WHAT THE EXERCISE ASKS
Restate the entries below verbatim.

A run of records
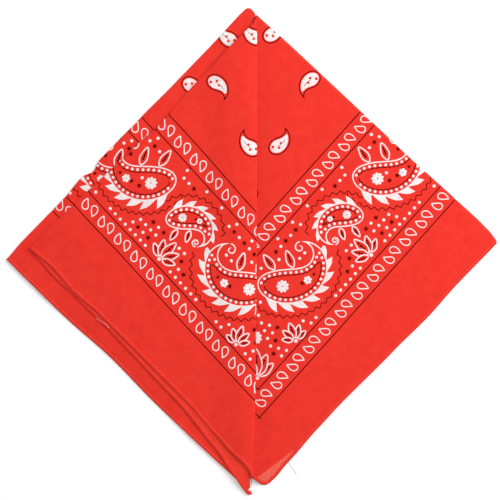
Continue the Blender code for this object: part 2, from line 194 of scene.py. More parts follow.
def line_of(points, closed=False, spacing=1.3):
    """A smooth line through the points, with a vertex about every spacing mm."""
    given = [Vector(point) for point in points]
    count = len(given)
    spans = count if closed else count - 1
    made = []
    for index in range(spans):
        if closed:
            a, b, c, d = (given[(index + step) % count] for step in (-1, 0, 1, 2))
        else:
            b, c = given[index], given[index + 1]
            a = given[index - 1] if index else b * 2 - c
            d = given[index + 2] if index + 2 < count else c * 2 - b
        pieces = max(1, round((c - b).length / spacing))
        for piece in range(pieces):
            u = piece / pieces
            squared, cubed = a * 2 - b * 5 + c * 4 - d, b * 3 - a - c * 3 + d
            made.append((b * 2 + (c - a) * u + squared * u * u + cubed * u**3) / 2)
    return made if closed else made + [given[-1]]


def normals_of(line, closed=False):
    """The unit normal on the left of the line at each of its points."""
    count = len(line)
    found = []
    for index in range(count):
        before = line[(index - 1) % count] if closed or index else line[index]
        after = line[(index + 1) % count] if closed or index + 1 < count else line[index]
        run = (after - before).normalized()
        found.append(Vector((-run.y, run.x)))
    return found


def beside(line, distance, closed=False):
    """The line moved to its left by this distance."""
    return [point + side * distance for point, side in zip(line, normals_of(line, closed))]


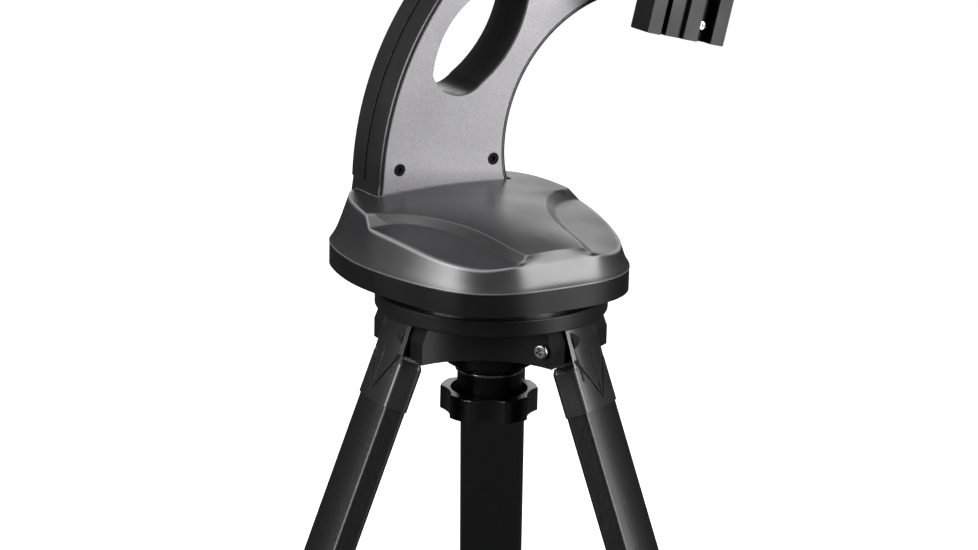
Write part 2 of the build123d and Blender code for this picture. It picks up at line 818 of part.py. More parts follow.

CORRECT ANSWER
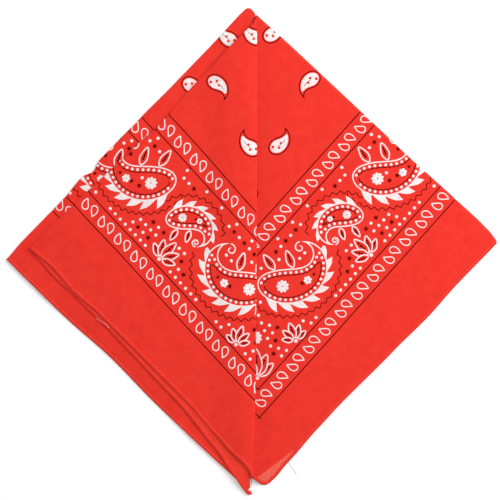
Continue the Blender code for this object: part 2, from line 194 of scene.py. More parts follow.
def line_of(points, closed=False, spacing=1.3):
    """A smooth line through the points, with a vertex about every spacing mm."""
    given = [Vector(point) for point in points]
    count = len(given)
    spans = count if closed else count - 1
    made = []
    for index in range(spans):
        if closed:
            a, b, c, d = (given[(index + step) % count] for step in (-1, 0, 1, 2))
        else:
            b, c = given[index], given[index + 1]
            a = given[index - 1] if index else b * 2 - c
            d = given[index + 2] if index + 2 < count else c * 2 - b
        pieces = max(1, round((c - b).length / spacing))
        for piece in range(pieces):
            u = piece / pieces
            squared, cubed = a * 2 - b * 5 + c * 4 - d, b * 3 - a - c * 3 + d
            made.append((b * 2 + (c - a) * u + squared * u * u + cubed * u**3) / 2)
    return made if closed else made + [given[-1]]


def normals_of(line, closed=False):
    """The unit normal on the left of the line at each of its points."""
    count = len(line)
    found = []
    for index in range(count):
        before = line[(index - 1) % count] if closed or index else line[index]
        after = line[(index + 1) % count] if closed or index + 1 < count else line[index]
        run = (after - before).normalized()
        found.append(Vector((-run.y, run.x)))
    return found


def beside(line, distance, closed=False):
    """The line moved to its left by this distance."""
    return [point + side * distance for point, side in zip(line, normals_of(line, closed))]


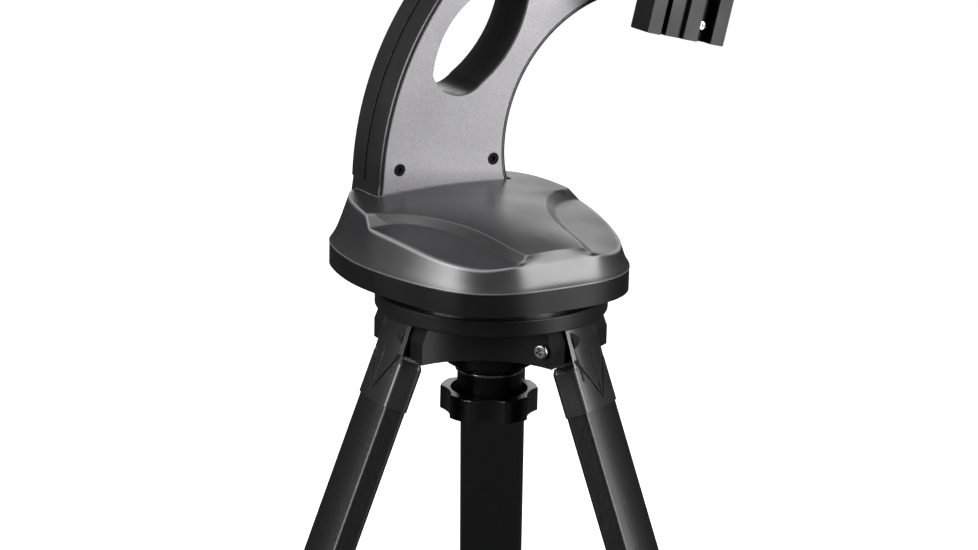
Write part 2 of the build123d and Blender code for this picture. It picks up at line 818 of part.py. More parts follow.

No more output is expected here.